# JetWeb Generation 2 – vernetzt, kompakt und skalierbar



## whatisnesps (7 August 2008)

Mit JX3 präsentiert die Jetter AG eine komplett neue Familie von Steuerungen und Erweiterungsmodulen. Kern von JX3 sind die Steuerungen JetControl 340, 350 und 360. Diese zeichnen sich durch ihre Skalierbarkeit, Modularität und komfortable Handhabung aus. Sie haben jeweils exakt dieselbe Bauform und werden mit derselben Programmiersprache programmiert. Das Einsteigermodell JetControl 340 ist die kostenoptimierte Einstiegslösung. Damit lassen sich bis zu drei Achsen steuern. Das leistungsstärkere Modell JetControl 350 kann bis zu 8 Achsen ansteuern. Die High-End-Steuerung JetControl 360 bietet eine integrierte Bahnsteuerung und kann bis zu 64 Achsen handhaben, 32 Achsen als Bahnsteuerung. Ergänzt wird die Familie durch die zwei Busköpfe BN-Ethernet und BN-CAN für eine weitere Dezentralisierung.
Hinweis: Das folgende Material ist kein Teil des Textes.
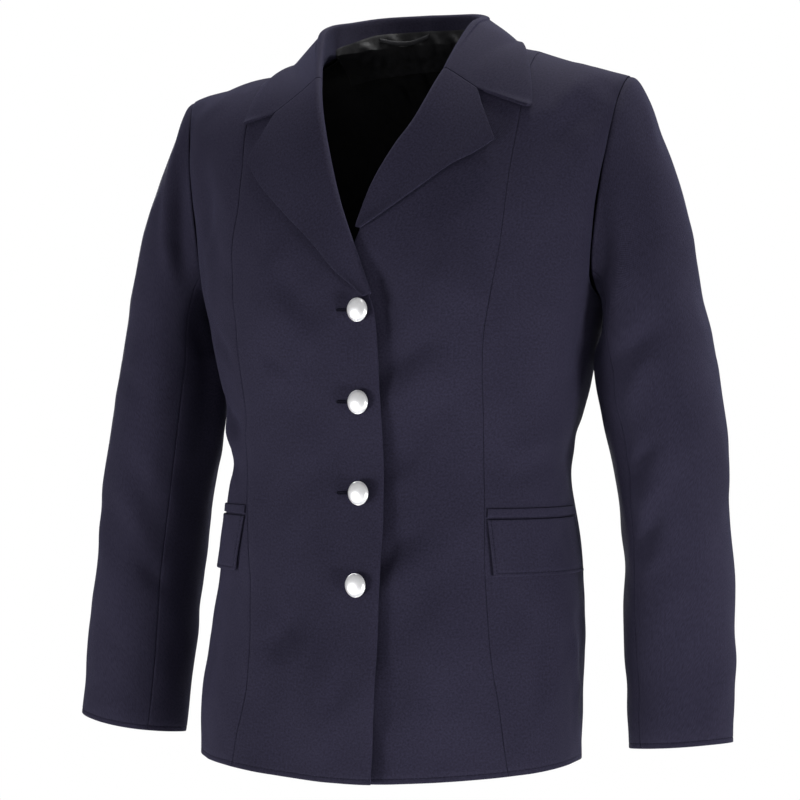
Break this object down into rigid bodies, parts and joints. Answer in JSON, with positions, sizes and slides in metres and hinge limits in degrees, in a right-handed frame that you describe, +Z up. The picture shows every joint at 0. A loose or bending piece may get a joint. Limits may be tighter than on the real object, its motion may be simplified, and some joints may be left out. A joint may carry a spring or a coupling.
{
  "type": "dress uniform jacket",
  "caption": "Woman's single-breasted dress uniform jacket in navy twill, notched lapels, flap pockets and domed metal buttons, filled out and hollow.",
  "frame": {"origin": "midway between the two neck ends of the shoulder seams, where the wearer's shoulders hold the jacket", "axes": "+Z up, +X towards the wearer's left, -Y out of the front"},
  "size_m": [0.628, 0.2599, 0.696],
  "materials": {
    "navy_twill": "fine wool-blend twill, matt with a faint blue sheen",
    "black_satin": "satin lining",
    "silvered_metal": "bright, plain and domed"
  },
  "bodies": {
    "root": {"front_left": "navy_twill", "front_right": "navy_twill", "side_front_left": "navy_twill", "side_front_right": "navy_twill", "back_left": "navy_twill", "back_right": "navy_twill", "lapel_left": "navy_twill", "lapel_right": "navy_twill", "collar": "navy_twill", "sleeve_upper_left": "navy_twill", "sleeve_upper_right": "navy_twill", "sleeve_under_left": "navy_twill", "sleeve_under_right": "navy_twill", "pocket_flap_left": "navy_twill", "pocket_flap_right": "navy_twill", "pocket_welt_left": "navy_twill", "pocket_welt_right": "navy_twill", "back_lining": "black_satin", "hanger_loop": "black_satin", "button_1": "silvered_metal", "button_2": "silvered_metal", "button_3": "silvered_metal", "button_4": "silvered_metal"}
  },
  "joints": []
}
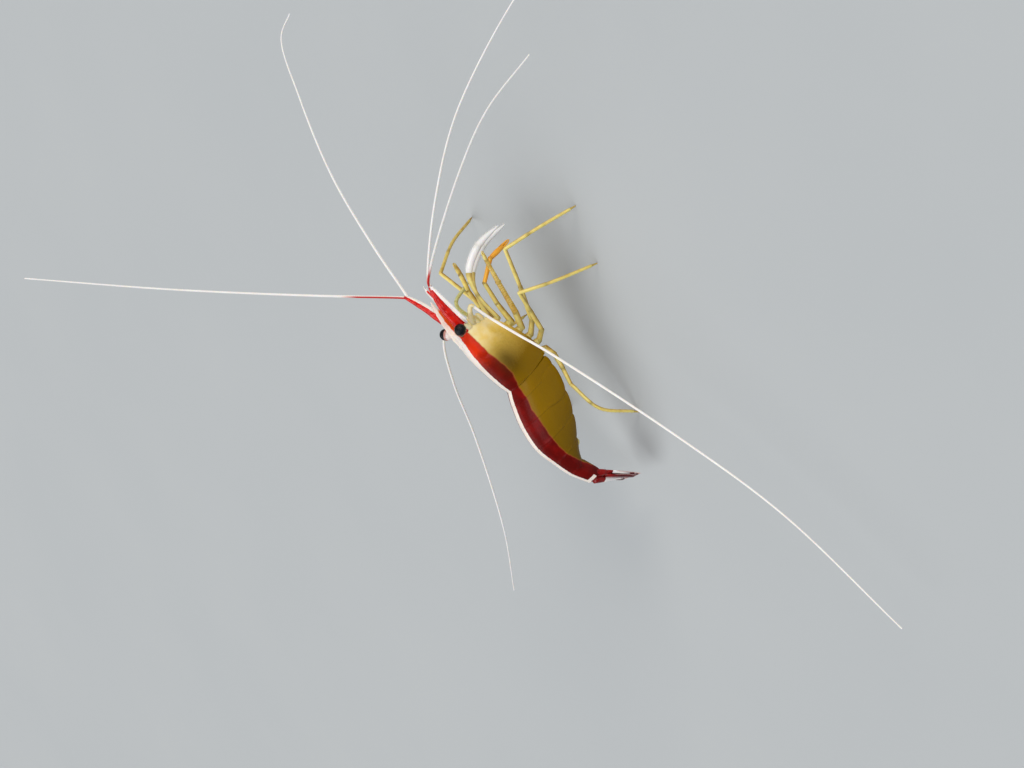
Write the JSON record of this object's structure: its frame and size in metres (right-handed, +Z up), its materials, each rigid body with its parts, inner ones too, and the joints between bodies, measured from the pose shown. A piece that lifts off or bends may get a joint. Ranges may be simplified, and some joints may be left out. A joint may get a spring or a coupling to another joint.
{
  "type": "cleaner shrimp",
  "caption": "Still life-size cleaner shrimp with a scarlet band and white stripe along its back, long white feelers, clawed front legs and slender walking legs, standing on its feet.",
  "frame": {"origin": "bottom centre of the whole model's bounding box, on the floor the feet stand on", "axes": "+X towards the head, +Y to the animal's left, +Z up"},
  "size_m": [0.1418, 0.1148, 0.0766],
  "materials": {
    "carapace": "glossy shell, cream yellow with a scarlet band and a white stripe along the back",
    "abdomen": "glossy shell, amber yellow with a scarlet band and a white stripe along the back",
    "tail": "glossy scarlet plates with white marks",
    "eye": "polished black",
    "eyestalk": "satin, pinkish white",
    "antennule": "glossy scarlet with white edges",
    "feeler": "satin white, scarlet at the root of the upper ones",
    "maxilliped": "satin white",
    "claw_leg": "satin, amber with orange claws",
    "walking_leg": "satin, translucent yellow",
    "swimmeret": "satin, translucent yellow"
  },
  "bodies": {
    "root": {"carapace": "carapace", "abdomen_1": "abdomen", "abdomen_2": "abdomen", "abdomen_3": "abdomen", "abdomen_4": "abdomen", "abdomen_5": "abdomen", "abdomen_6": "abdomen", "telson": "tail", "uropod_inner_right": "tail", "uropod_outer_right": "tail", "uropod_inner_left": "tail", "uropod_outer_left": "tail", "eyestalk_right": "eyestalk", "eye_right": "eye", "eyestalk_left": "eyestalk", "eye_left": "eye", "antennule_right": "antennule", "antenna_base_right": "carapace", "antennule_left": "antennule", "antenna_base_left": "carapace", "antennal_scale_right": "antennule", "antennal_scale_left": "antennule", "swimmeret_1_right": "swimmeret", "swimmeret_1_left": "swimmeret", "swimmeret_2_right": "swimmeret", "swimmeret_2_left": "swimmeret", "swimmeret_3_right": "swimmeret", "swimmeret_3_left": "swimmeret", "swimmeret_4_right": "swimmeret", "swimmeret_4_left": "swimmeret", "swimmeret_5_right": "swimmeret", "swimmeret_5_left": "swimmeret", "antennule_right_outer_flagellum": "feeler", "antennule_right_inner_flagellum": "feeler", "antennule_left_outer_flagellum": "feeler", "antennule_left_inner_flagellum": "feeler", "antenna_right_flagellum": "feeler", "antenna_left_flagellum": "feeler", "maxilliped_right": "maxilliped", "maxilliped_left": "maxilliped", "claw_leg_1_right": "claw_leg", "claw_leg_1_left": "claw_leg", "claw_leg_2_right": "claw_leg", "claw_leg_2_left": "claw_leg", "walking_leg_3_right_upper": "walking_leg", "walking_leg_3_right_lower": "walking_leg", "walking_leg_3_left_upper": "walking_leg", "walking_leg_3_left_lower": "walking_leg", "walking_leg_4_right_upper": "walking_leg", "walking_leg_4_right_lower": "walking_leg", "walking_leg_4_left_upper": "walking_leg", "walking_leg_4_left_lower": "walking_leg", "walking_leg_5_right_upper": "walking_leg", "walking_leg_5_right_lower": "walking_leg", "walking_leg_5_left_upper": "walking_leg", "walking_leg_5_left_lower": "walking_leg"}
  },
  "joints": []
}
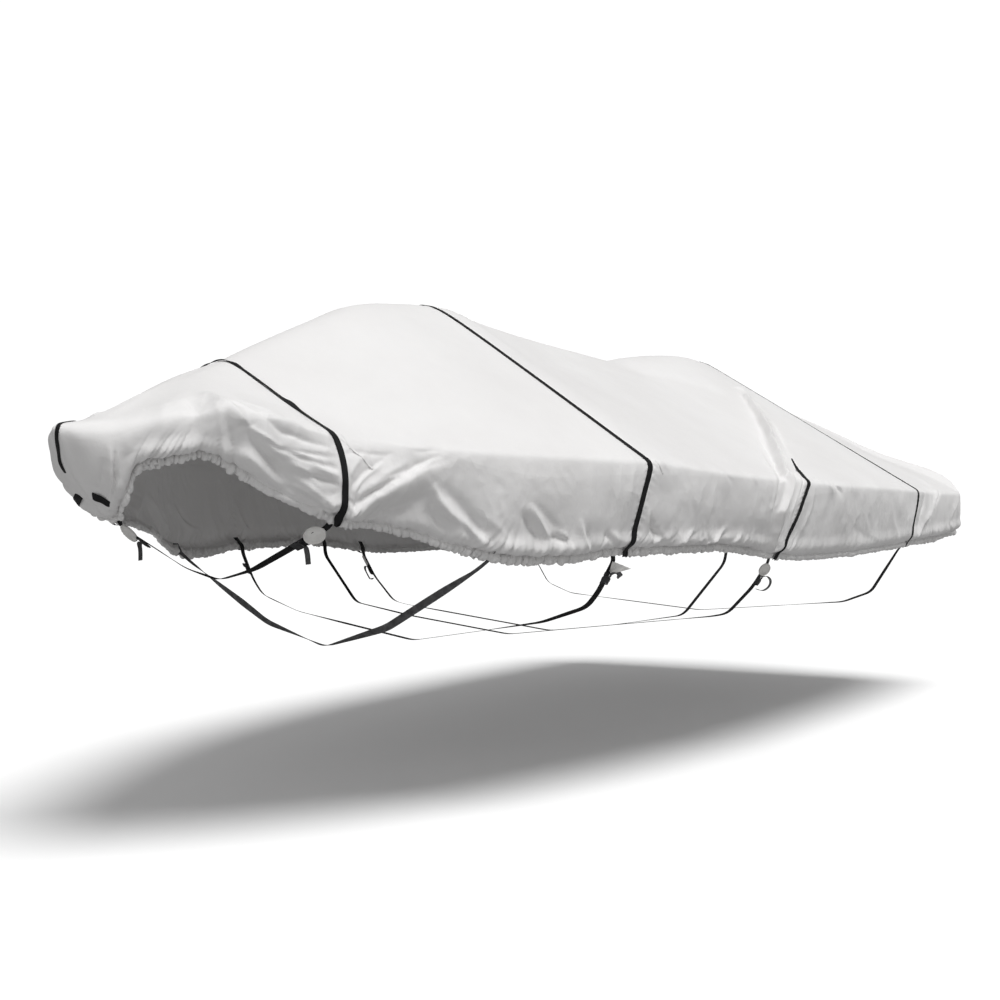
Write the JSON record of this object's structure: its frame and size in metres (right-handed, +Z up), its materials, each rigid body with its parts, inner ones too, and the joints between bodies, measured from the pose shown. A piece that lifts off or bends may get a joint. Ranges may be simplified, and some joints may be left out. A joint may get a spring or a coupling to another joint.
{
  "type": "boat cover",
  "caption": "Fitted trailering cover for an open motor boat, drawn over hull and console humps, with an elastic hem, black webbing straps and side-release tie-downs.",
  "frame": {"origin": "underside of the cloth on the centreline at the crest of the front hump, where the hull's frame holds the cover up", "axes": "+X aft along the boat, +Y to starboard, +Z up"},
  "size_m": [5.7596, 2.3946, 1.3658],
  "materials": {
    "cover_cloth": "light grey coated woven polyester, matt",
    "pale_cloth": "off-white woven cloth, matt",
    "webbing": "black ribbed polyester webbing",
    "grey_webbing": "dark grey ribbed webbing",
    "buckle": "black moulded plastic, satin"
  },
  "bodies": {
    "root": {"cover": "cover_cloth", "strap_front": "webbing", "strap_mid": "webbing", "strap_stern": "webbing", "strap_aft_port": "webbing", "strap_aft_starboard": "webbing", "bow_strap": "webbing", "bow_belt": "webbing", "under_strap_a": "webbing", "under_strap_b": "webbing", "under_strap_c": "webbing", "under_strap_d": "webbing", "under_strap_e": "webbing", "under_strap_f": "webbing", "pouch_front_port": "pale_cloth", "pouch_front_starboard": "pale_cloth", "pouch_aft_port": "pale_cloth", "pouch_aft_starboard": "pale_cloth", "flap_mid_port": "pale_cloth", "flap_mid_starboard": "pale_cloth", "buckle_front_port": "buckle", "buckle_front_starboard": "buckle", "buckle_mid_port": "buckle", "buckle_mid_starboard": "buckle", "buckle_aft_port": "buckle", "buckle_aft_starboard": "buckle", "tail_front_port": "grey_webbing", "tail_front_starboard": "grey_webbing", "tail_mid_port": "grey_webbing", "tail_mid_starboard": "grey_webbing", "tail_aft_port": "grey_webbing", "tail_aft_starboard": "grey_webbing"}
  },
  "joints": []
}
Eine Vielzahl von Erweiterungsmodulen für digitale und analoge Signalverarbeitung sowie für die Verarbeitung von Temperatursignalen sind ebenso ein Teil dieses neuen Automatisierungssystems. Eine Eigenschaft zieht sich wie ein roter Faden durch das ganze Konzept: Die Integration aller Automatisierungsfunktionen in ein System und eine Programmiersprache.


----------